Exposure is unavoidable because even tiny traces of ozone in the air will attack the molecular structure of rubber. It increases the acidity of carbon black surfaces with natural rubber, polybutadiene, styrene-butadiene rubber and nitrile rubber being the most sensitive to degradation. Although the first visible sign is when cracks start to appear in the surface of the rubber, depending on the level of ozone resistance that has been built into the rubber compound, the process of ozonolysis effectively begins when the conveyor belt leaves the production line.

Although the variability of weather, airflow patterns, seasonal changes, the level of emissions and climatic conditions do mean that ozone concentrations can differ from one location to another, the fact is that ground level ozone pollution is ever-present and therefore its effects should never be under-estimated.

Hidden effects

Ozone cracks form in rubber that is under tension. This is sometimes referred to as ‘dry rotting’. It is important to bear in mind that only a very small amount of tension (critical strain) is needed. Even a belt that has not yet been fitted on a conveyor has a certain amount of intrinsic tension. The cracks are always oriented at right angles to the strain axis. The dynamic stress that a conveyor belt undergoes whilst in operation is considerable and ozone attack occurs at the points where the strain is greatest.

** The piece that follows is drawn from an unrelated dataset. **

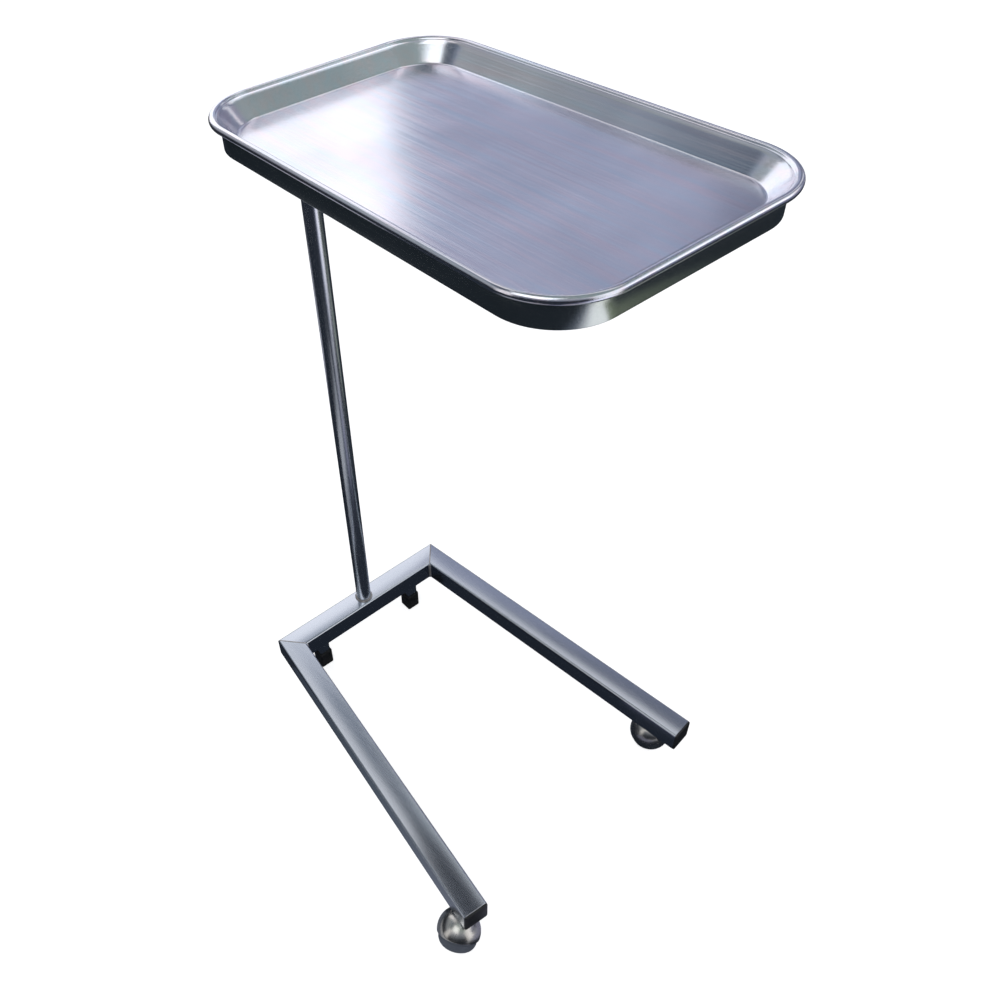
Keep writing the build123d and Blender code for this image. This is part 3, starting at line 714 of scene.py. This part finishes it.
ripples, rippleSockets = weldTree()


def makeWeld(name, paths, size, height, body, replaced=()):
    joined = bpy.data.meshes.new(name + "Path")
    points, edges = [], []
    for path, closed in paths:
        first = len(points)
        points += [Vector(p) * mm for p in path]
        edges += [(first + i, first + i + 1) for i in range(len(path) - 1)]
        if closed:
            edges.append((len(points) - 1, first))
    joined.from_pydata(points, edges, [])
    holder = bpy.data.objects.new(name + "Path", joined)
    bpy.context.scene.collection.objects.link(holder)
    modifier = holder.modifiers.new("ripples", "NODES")
    modifier.node_group = ripples
    for key, value in (("Spacing", weldShape["spacing"] * mm), ("Size", size * mm), ("Height", height * mm),
                       ("Seed", weldShape["seed"]), ("Metal", weldSteel)):
        modifier[rippleSockets[key]] = value
    graph = bpy.context.evaluated_depsgraph_get()
    mesh = bpy.data.meshes.new_from_object(holder.evaluated_get(graph))
    holder.modifiers.remove(modifier)
    bpy.data.objects.remove(holder)
    mesh.name = name
    return placePiece(name, mesh, weldSteel, body, replaced)


def circlePath(radius, height, steps=72):
    return [(radius * math.cos(2 * math.pi * k / steps),
             postShape["y"] + radius * math.sin(2 * math.pi * k / steps), height)
            for k in range(steps)]


def makeWelds():
    bottom, top = tubeShape["bottom"], tubeShape["bottom"] + tubeShape["side"]
    makeWeld("postFootWeld", [(circlePath(postShape["radius"] + 0.7, top + 0.3), True)], 2.0, 1.9, "base",
             ["post_weld"])
    makeWeld("mastTopWeld", [(circlePath(postShape["mastRadius"] + 0.7, postShape["mastTop"] - 0.3), True)],
             2.0, 1.9, "mast", ["mast_weld"])
    for side, hand in ((-1, "left"), (1, "right")):
        outer, way = cornerPoint(side), innerCorner(side) - cornerPoint(side)
        spot = innerCorner(side) + way.normalized() * 0.9
        upright = [spot + Vector((0, 0, z)) for z in (bottom + 3.5, top - 3.5)]
        makeWeld(hand + "CornerWeld", [(upright, False)], 2.1, 2.1, "base", [hand + "_corner_weld"])
        flat = [[outer + Vector((0, 0, z)) + way * k for k in (0.07, 0.97)]
                for z in (top - 0.25, bottom + 0.25)]
        makeWeld(hand + "MitreSeam", [(path, False) for path in flat], 1.3, 0.5, "base")
    stems = []
    width = footShape["stem"] + 0.6
    for side in (-1, 1):
        x = side * footShape["spacing"] / 2
        square = roundedRectangle(width, width, 2, 4)
        stems.append(([(x + u, footShape["y"] + v, footShape["top"] - 0.4) for u, v in square], True))
    makeWeld("footStemWelds", stems, 1.5, 1.4, "base")
    bars = []
    half = barShape["bearerWidth"] / 2 - 0.5
    for y in (barShape["rearY"], barShape["frontY"]):
        for side in (-1, 1):
            for x, z in ((barShape["bearerHalf"] - 0.3, barShape["bearerTop"] + 0.1),
                         (barShape["armWidth"] / 2 + 0.2, barShape["armTop"] - 0.1)):
                bars.append(([(side * x, y - half, z), (side * x, y + half, z)], False))
    makeWeld("bearerWelds", bars, 1.3, 1.2, "mast")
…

The repeated action of the mechanical stress of the conveyor belt and the frictional process from the idlers mean that the rubber molecular chain will break to form what scientists refer to as a ‘free radical’. This triggers the oxidative chain reaction that forms a chemical process that mechanically breaks the molecular chain and activates the oxidation process, magnifying a whole range of more obvious problems such as the inability to resist abrasive wear.